• [Aim]
From the records, pick out and copy each line containing "lifts".

• [JSON records of objects]
◆ ◆ ◆

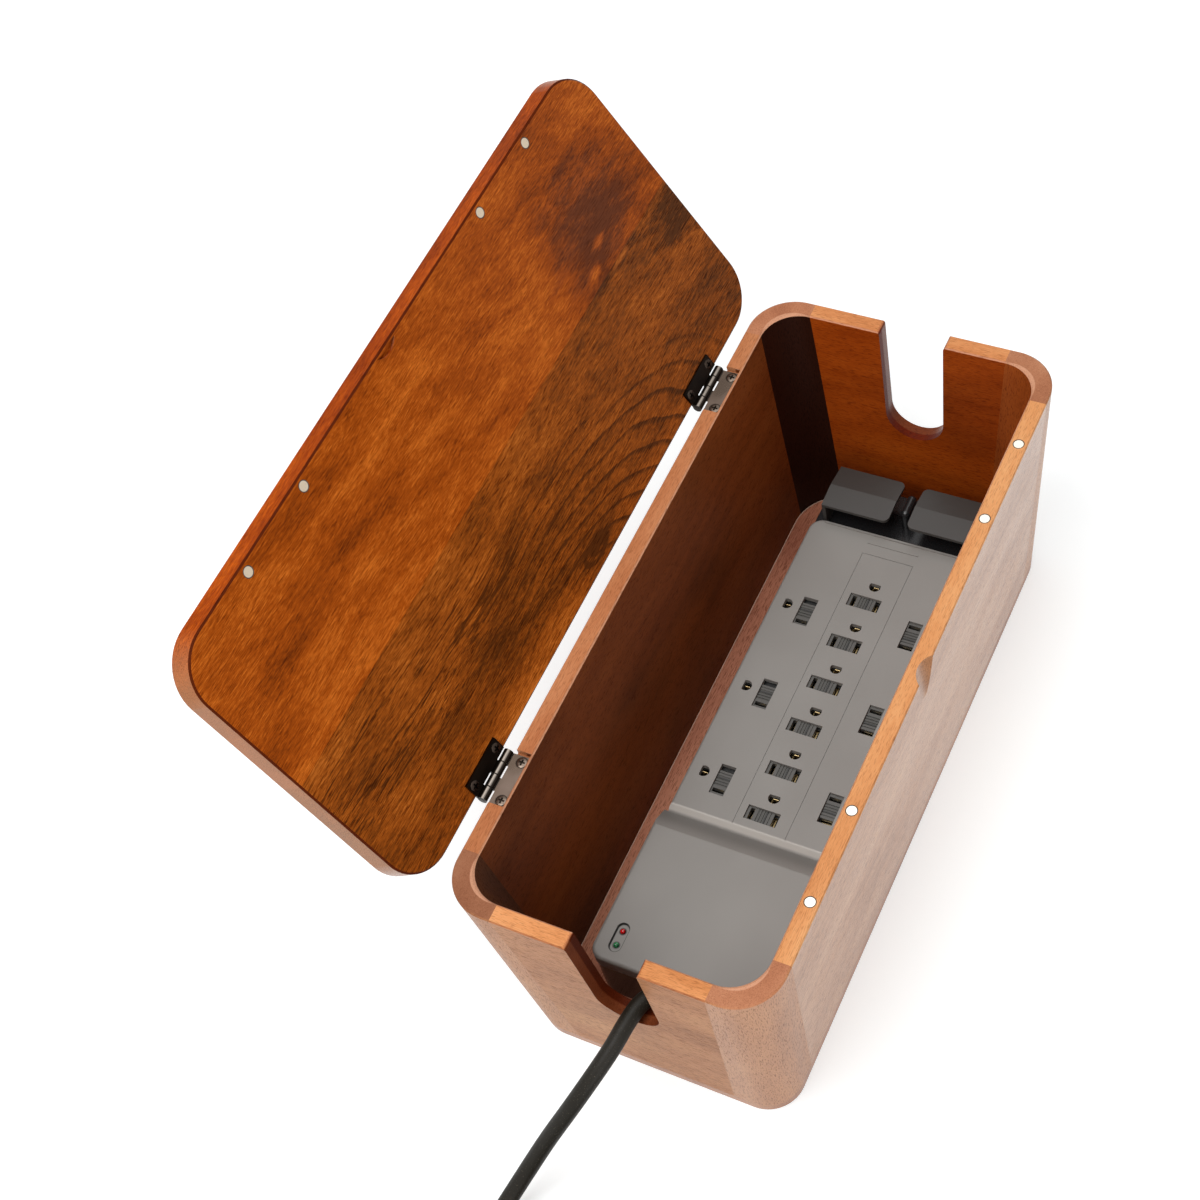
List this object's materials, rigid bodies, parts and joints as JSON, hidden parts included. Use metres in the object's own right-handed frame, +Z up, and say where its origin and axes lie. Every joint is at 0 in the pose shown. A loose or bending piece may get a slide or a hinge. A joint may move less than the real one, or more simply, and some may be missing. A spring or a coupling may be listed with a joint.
{
  "type": "cable management box",
  "caption": "Wooden cable management box with flared walls, cord slots and a hinged lid held by magnets, holding a surge power strip with sliding outlet shutters and its mains cord.",
  "frame": {"origin": "middle of the underside of the base board, on the surface the box stands on", "axes": "+X along the box from the cord end to the far end, +Y across it towards the hinges, +Z up"},
  "size_m": [0.6203, 0.3216, 0.3066],
  "materials": {
    "walnut_panel": "stained and satin lacquered",
    "walnut_block": "stained and satin lacquered",
    "walnut_lid": "stained and satin lacquered",
    "walnut_base": "stained and satin lacquered",
    "magnet_nickel": "nickel plated",
    "hinge_bronze": "dark bronze plated",
    "hinge_screw": "dark bronze plated",
    "cover_grey": "fine moulded texture",
    "shell_black": "satin moulded",
    "guide_grey": "fine moulded texture",
    "shutter_grey": "satin moulded",
    "contact_brass": "stamped",
    "carrier_black": "moulded",
    "tray_black": "moulded",
    "board_green": "solder resist",
    "varistor_blue": "dipped coating",
    "capacitor_yellow": "moulded case",
    "lamp_red": "clear tinted",
    "lamp_green": "clear tinted",
    "housing_screw": "zinc plated",
    "cord_black": "satin moulded jacket",
    "plug_black": "satin moulded",
    "plug_brass": "nickel over brass"
  },
  "bodies": {
    "box": {"front_panel": "walnut_panel", "back_panel": "walnut_panel", "cord_end_panel": "walnut_panel", "far_end_panel": "walnut_panel", "corner_block_front_near": "walnut_block", "corner_block_back_near": "walnut_block", "corner_block_front_far": "walnut_block", "corner_block_back_far": "walnut_block", "base_board": "walnut_base", "floor_panel": "walnut_base", "box_magnets": "magnet_nickel", "hinge_box_leaf_near": "hinge_bronze", "hinge_box_leaf_far": "hinge_bronze", "hinge_pin_near": "hinge_bronze", "hinge_pin_far": "hinge_bronze", "box_hinge_screws": "hinge_screw", "strip_top_cover": "cover_grey", "strip_lower_shell": "shell_black", "cord_guide_post": "shell_black", "cord_guide_left": "guide_grey", "cord_guide_right": "guide_grey", "ground_contacts": "contact_brass", "neutral_contacts": "contact_brass", "live_contacts": "contact_brass", "contact_carrier": "carrier_black", "shutter_tray": "tray_black", "surge_board": "board_green", "varistors": "varistor_blue", "noise_capacitor": "capacitor_yellow", "red_lamp": "lamp_red", "green_lamp": "lamp_green", "housing_screws": "housing_screw", "power_cord": "cord_black", "cord_coil": "cord_black", "cord_tail": "cord_black", "cord_strain_relief": "cord_black", "plug_body": "plug_black", "plug_blades": "plug_brass"},
    "lid": {"lid_board": "walnut_lid", "lid_magnets": "magnet_nickel", "lid_hinge_screws": "hinge_screw", "hinge_lid_leaf_near": "hinge_bronze", "hinge_lid_leaf_far": "hinge_bronze"},
    "shutter_01": {"outlet_shutter_01": "shutter_grey"},
    "shutter_02": {"outlet_shutter_02": "shutter_grey"},
    "shutter_03": {"outlet_shutter_03": "shutter_grey"},
    "shutter_04": {"outlet_shutter_04": "shutter_grey"},
    "shutter_05": {"outlet_shutter_05": "shutter_grey"},
    "shutter_06": {"outlet_shutter_06": "shutter_grey"},
    "shutter_07": {"outlet_shutter_07": "shutter_grey"},
    "shutter_08": {"outlet_shutter_08": "shutter_grey"},
    "shutter_09": {"outlet_shutter_09": "shutter_grey"},
    "shutter_10": {"outlet_shutter_10": "shutter_grey"},
    "shutter_11": {"outlet_shutter_11": "shutter_grey"},
    "shutter_12": {"outlet_shutter_12": "shutter_grey"}
  },
  "joints": [
    {"name": "lid_hinge", "type": "hinge", "parent": "box", "child": "lid", "pos_m": [0, 0.0897, 0.1545], "axis": [-1, 0, 0], "range_deg": [-119.3, 0]},
    {"name": "shutter_slide_01", "type": "slide", "parent": "box", "child": "shutter_01", "axis": [0, -1, 0], "range_m": [0, 0.0033]},
    {"name": "shutter_slide_02", "type": "slide", "parent": "box", "child": "shutter_02", "axis": [0, -1, 0], "range_m": [0, 0.0033]},
    {"name": "shutter_slide_03", "type": "slide", "parent": "box", "child": "shutter_03", "axis": [0, -1, 0], "range_m": [0, 0.0033]},
    {"name": "shutter_slide_04", "type": "slide", "parent": "box", "child": "shutter_04", "axis": [0, -1, 0], "range_m": [0, 0.0033]},
    {"name": "shutter_slide_05", "type": "slide", "parent": "box", "child": "shutter_05", "axis": [0, -1, 0], "range_m": [0, 0.0033]},
    {"name": "shutter_slide_06", "type": "slide", "parent": "box", "child": "shutter_06", "axis": [0, -1, 0], "range_m": [0, 0.0033]},
    {"name": "shutter_slide_07", "type": "slide", "parent": "box", "child": "shutter_07", "axis": [1, 0, 0], "range_m": [0, 0.0033]},
    {"name": "shutter_slide_08", "type": "slide", "parent": "box", "child": "shutter_08", "axis": [1, 0, 0], "range_m": [0, 0.0033]},
    {"name": "shutter_slide_09", "type": "slide", "parent": "box", "child": "shutter_09", "axis": [1, 0, 0], "range_m": [0, 0.0033]},
    {"name": "shutter_slide_10", "type": "slide", "parent": "box", "child": "shutter_10", "axis": [-1, 0, 0], "range_m": [0, 0.0033]},
    {"name": "shutter_slide_11", "type": "slide", "parent": "box", "child": "shutter_11", "axis": [-1, 0, 0], "range_m": [0, 0.0033]},
    {"name": "shutter_slide_12", "type": "slide", "parent": "box", "child": "shutter_12", "axis": [-1, 0, 0], "range_m": [0, 0.0033]}
  ]
}
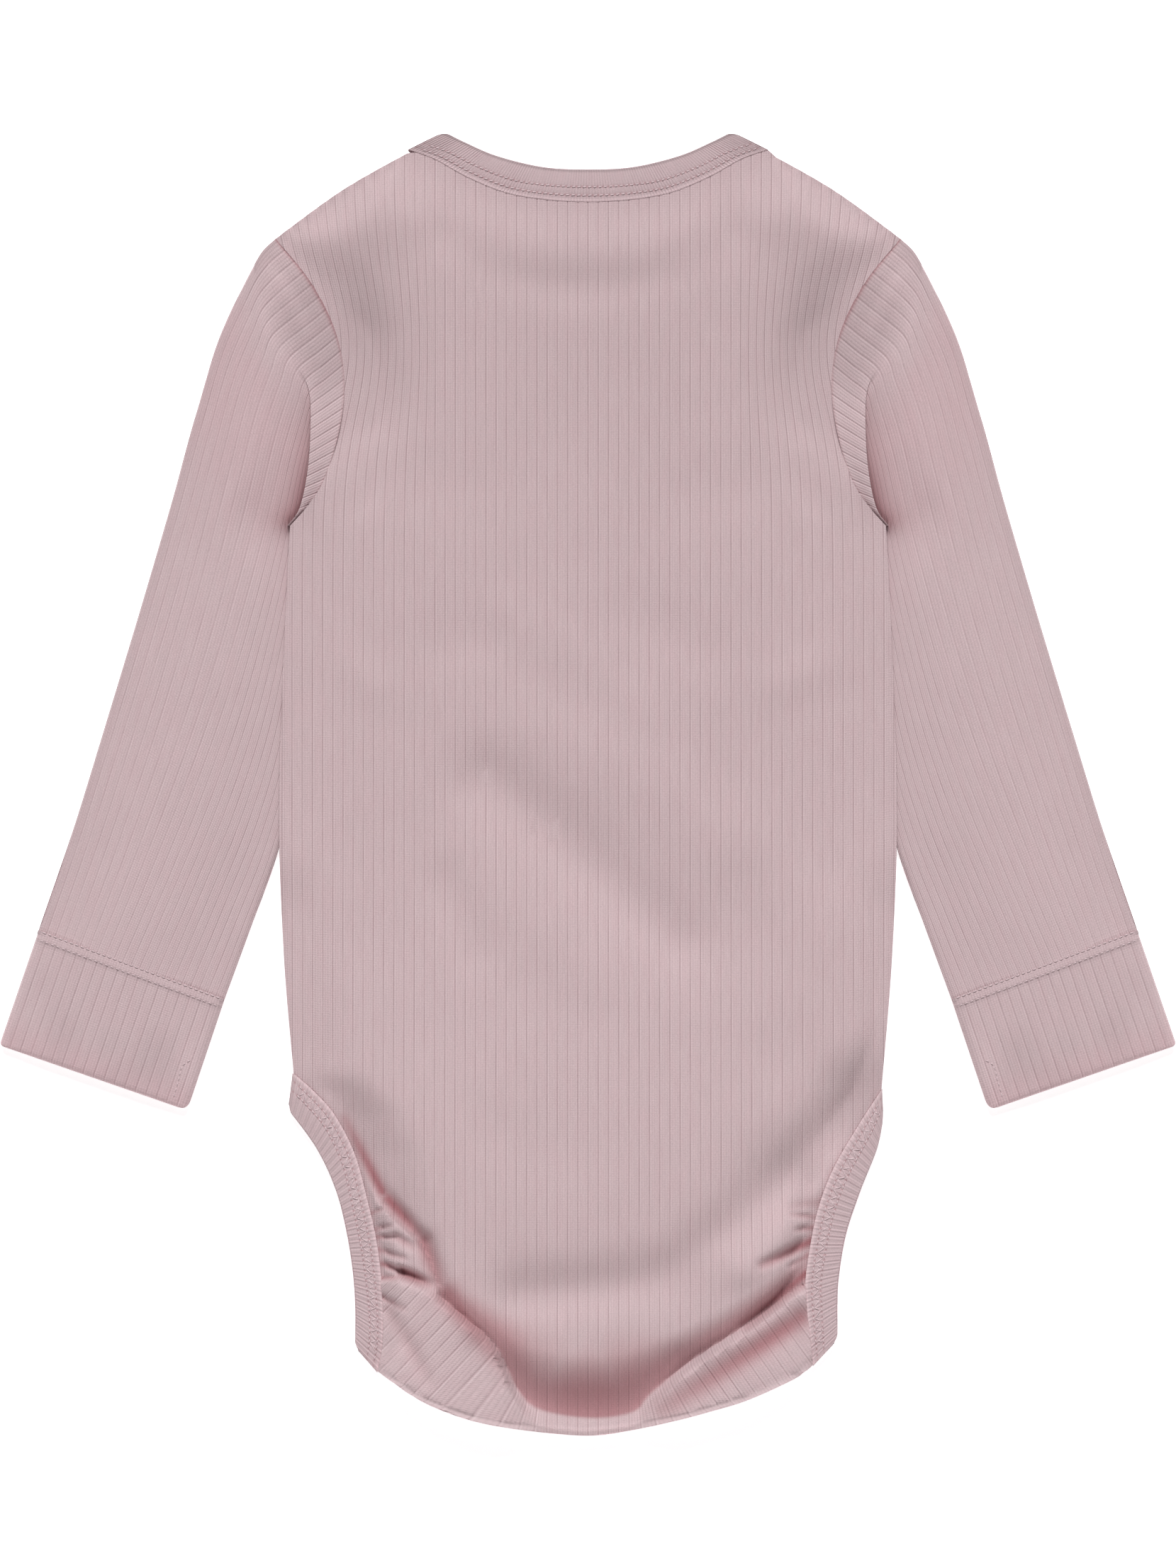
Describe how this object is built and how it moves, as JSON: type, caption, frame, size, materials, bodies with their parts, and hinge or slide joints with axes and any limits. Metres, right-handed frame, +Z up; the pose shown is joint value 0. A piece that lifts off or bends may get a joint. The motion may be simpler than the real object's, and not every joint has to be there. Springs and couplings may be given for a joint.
{
  "type": "long-sleeved baby onesie laid flat, back up",
  "caption": "Long-sleeved ribbed baby onesie laid flat with its back up: bound neck and leg openings, deep doubled cuffs and a gathered, turned-up seat.",
  "frame": {"origin": "middle of the garment's outline, on the surface that it lies on", "axes": "+Y from the crotch to the neck, +X to the right sleeve as seen from above the back, +Z up, out of the back"},
  "size_m": [0.4054, 0.4497, 0.0141],
  "materials": {
    "rib_jersey": "matt dusty pink drop-needle cotton rib",
    "rib_binding": "matt dusty pink cotton rib, doubled and topstitched",
    "press_stud": "smooth dusty pink"
  },
  "bodies": {
    "root": {"back_panel": "rib_jersey", "front_panel": "rib_jersey", "sleeve_left": "rib_jersey", "sleeve_right": "rib_jersey", "cuff_left": "rib_jersey", "cuff_right": "rib_jersey", "neck_binding": "rib_binding", "leg_binding_left": "rib_binding", "leg_binding_right": "rib_binding", "press_stud_1": "press_stud", "press_stud_2": "press_stud", "press_stud_3": "press_stud"}
  },
  "joints": []
}
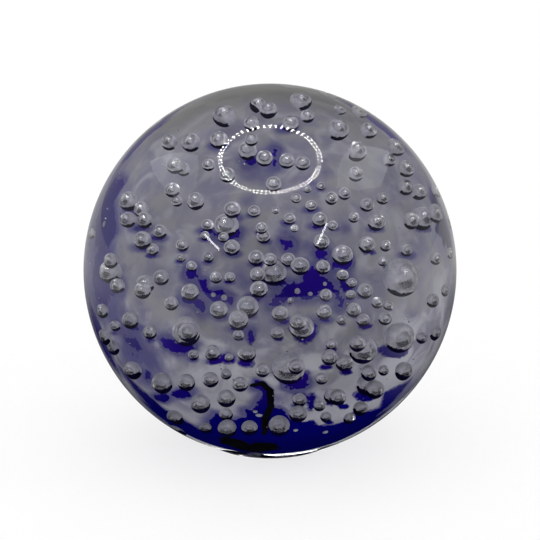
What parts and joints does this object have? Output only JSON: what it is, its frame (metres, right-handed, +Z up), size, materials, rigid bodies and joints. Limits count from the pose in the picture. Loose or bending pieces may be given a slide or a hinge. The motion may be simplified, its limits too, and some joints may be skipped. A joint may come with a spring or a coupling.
{
  "type": "paperweight",
  "caption": "Clear glass ball paperweight with air bubbles over a deep blue core and a torn grey-white veil, on a small ground foot.",
  "frame": {"origin": "middle of the ground foot, on the surface that the ball stands on", "axes": "+Z up through the ball's centre; the front, as laid out, faces -Y"},
  "size_m": [0.08, 0.08, 0.078],
  "materials": {
    "cobalt_glass": "dense deep blue, fire polished",
    "white_enamel": "smoky grey-white, opaque",
    "clear_glass": "clear, polished, full of air bubbles"
  },
  "bodies": {
    "root": {"blue_core": "cobalt_glass", "white_veil": "white_enamel", "veil_flecks": "white_enamel", "first_gather": "clear_glass", "outer_gather": "clear_glass"}
  },
  "joints": []
}
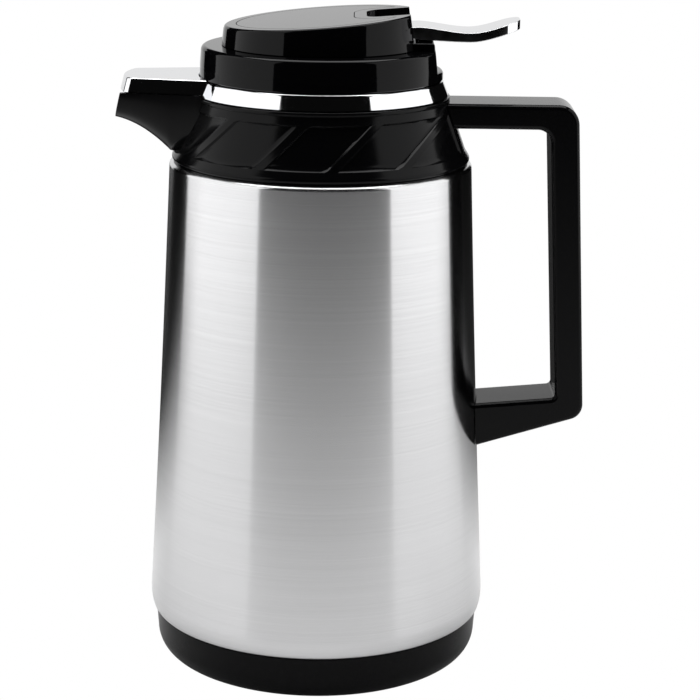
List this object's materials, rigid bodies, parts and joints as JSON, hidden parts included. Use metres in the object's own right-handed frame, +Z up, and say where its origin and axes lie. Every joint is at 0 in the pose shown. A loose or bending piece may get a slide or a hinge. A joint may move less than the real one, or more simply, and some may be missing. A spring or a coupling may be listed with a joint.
{
  "type": "vacuum jug",
  "caption": "Glass-lined vacuum jug with a waisted steel body, covered spout, square C handle and a twist-in lid whose thumb lever lifts the pouring valve.",
  "frame": {"origin": "the body axis at the level of the surface the jug stands on, which is the flat face of the base plug", "axes": "+Z up the body axis, +X towards the handle, -X towards the spout, Y across"},
  "size_m": [0.1967, 0.144, 0.2757],
  "materials": {
    "shell_steel": "stainless steel brushed round the body",
    "chrome_plate": "bright chrome plate",
    "gloss_black": "polished black moulding",
    "dull_black": "plain black moulding",
    "silicone": "soft black silicone",
    "flask_glass": "glass silvered on the vacuum side",
    "screw_steel": "zinc-plated or stainless small parts"
  },
  "bodies": {
    "jug": {"steel_shell": "shell_steel", "base_cap": "gloss_black", "base_plug": "dull_black", "flask_cushion": "silicone", "glass_outer": "flask_glass", "glass_inner": "flask_glass", "neck_gasket": "silicone", "neck_insert": "dull_black", "shoulder": "gloss_black", "chrome_trim": "chrome_plate", "handle": "gloss_black", "handle_bracket": "screw_steel", "handle_screw_upper": "screw_steel", "handle_screw_lower": "screw_steel"},
    "stopper_ring": {"stopper_gasket": "silicone"},
    "lid": {"lid_collar": "gloss_black", "lid_cap": "gloss_black", "lid_inlay": "gloss_black", "lever_pin": "screw_steel", "stopper_body": "dull_black", "return_spring": "screw_steel", "lid_screw_1": "screw_steel", "lid_screw_2": "screw_steel", "lid_screw_3": "screw_steel", "lid_screw_4": "screw_steel"},
    "thumb_lever": {"lever": "chrome_plate"},
    "valve": {"valve_seal": "silicone", "valve_disc": "dull_black", "valve_stem": "screw_steel", "stem_pin": "screw_steel"}
  },
  "joints": [
    {"name": "lid_lift", "type": "slide", "parent": "jug", "child": "stopper_ring", "axis": [0, 0, 1], "range_m": [0, 0.08]},
    {"name": "lid_twist", "type": "hinge", "parent": "stopper_ring", "child": "lid", "pos_m": [0, 0, 0.25], "axis": [0, 0, 1], "range_deg": [0, 90]},
    {"name": "lever_press", "type": "hinge", "parent": "lid", "child": "thumb_lever", "pos_m": [0.043, 0, 0.2673], "axis": [0, 1, 0], "range_deg": [0, 6], "stiffness_Nm_per_rad": 1.1, "springref_deg": -8.02},
    {"name": "valve_lift", "type": "slide", "parent": "lid", "child": "valve", "axis": [0, 0, 1], "range_m": [0, 0.0045], "deforming": ["return_spring"]}
  ],
  "couplings": [
    {"joint": "valve_lift", "follows": "lever_press", "m_per_rad": 0.043}
  ]
}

◆ ◆ ◆

• [Response below]
Describe how this object is built and how it moves, as JSON: type, caption, frame, size, materials, bodies with their parts, and hinge or slide joints with axes and any limits. Metres, right-handed frame, +Z up; the pose shown is joint value 0. A piece that lifts off or bends may get a joint. The motion may be simpler than the real object's, and not every joint has to be there. Springs and couplings may be given for a joint.
  "caption": "Glass-lined vacuum jug with a waisted steel body, covered spout, square C handle and a twist-in lid whose thumb lever lifts the pouring valve.",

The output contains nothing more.